2005 : Posada fait une demande d'asile politique en tant qu'ancien agent de la CIA.

4 Mai 2005 : Le Venezuela demande formellement l’extradition du terroriste.

13 Mai 2005 : Une conférence de presse à Washington organisée par des personnalités publiques et les familles des victimes exige son arrestation et son extradition.

17 Mai 2005 : Il est arrêté à Miami à la suite des pressions populaires et d’une conférence où il affirmait ne rien craindre des autorités américaines qu’il avait longtemps servies. La même journée a lieu une grande manifestation à la Havane de plus d’un millions de personnes pour que Posada soit jugé comme terroriste.
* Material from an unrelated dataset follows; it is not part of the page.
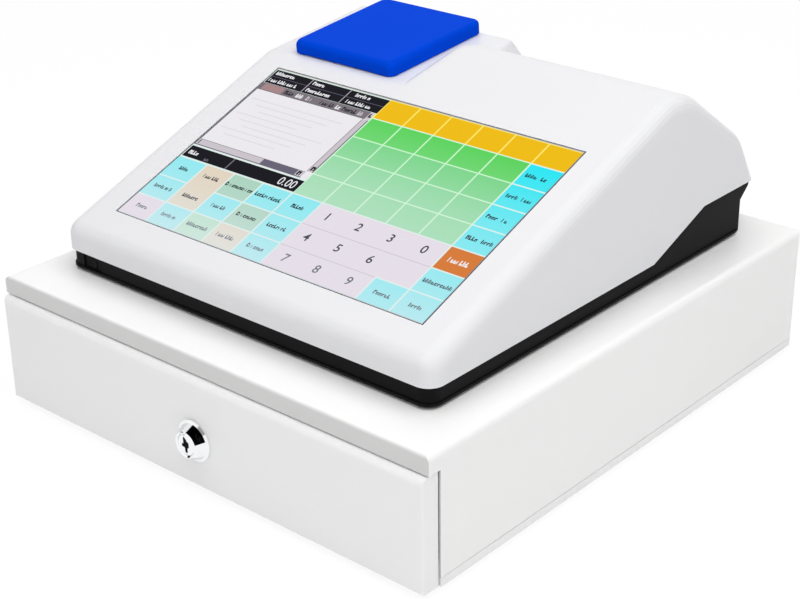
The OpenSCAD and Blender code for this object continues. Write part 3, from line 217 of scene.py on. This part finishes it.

19 Mai 2005 : Il est inculpé d’entrée Illégale aux USA et de faux témoignage lors de son entrée au pays.

5 Avril 2007 : La juge de la Cour fédérale d’El Paso au Texas, Kathleen Cardone, refuse que Luis Posada Carriles soit libéré sous caution.

6 Avril 2007 : Le lendemain de son refus, la même juge renverse son jugement et accepte de libérer l’accusé pour une caution de 350 000$ US. Des pressions de la part du gouvernement américain seraient en cause dans ce revirement.

19 Avril 2007 : Posada est libéré jusqu’à son procès.

1er Mai 2007 : La manifestation à Cuba pour le premier mai, journée internationale des travailleurs et des travailleuses, à été l’occasion de nouvelles revendications de la population pour que Luis Posada Carriles soit jugé pour tous les crimes qu’il a commis.

8 mai 2007 : La Juge Cardone rend un jugement qui limite les accusations contre Luis Posada Carriles à un délit migratoire mineur et à faux témoignage, c'est-à-dire à l’accusation originale. Ce, car elle dit ne pas avoir le pouvoir de le juger comme terroriste et suite à un ordre du gouvernement affirmant que tout témoignage ou toutes preuves en rapport avec les activités de l’accusé dans la CIA devait être exclus du procès.

11 Mai 2007 : Ouverture de son procès pour entrée illégale aux USA sans aucune mention de terrorisme. Une manifestation est aussi prévue à Toronto devant l’ambassade américaine pour dénoncer la situation. Le même genre d’action est prévu un peu partout dans le monde, comme à Cuba, aux États-Unis ou a Bruxelles.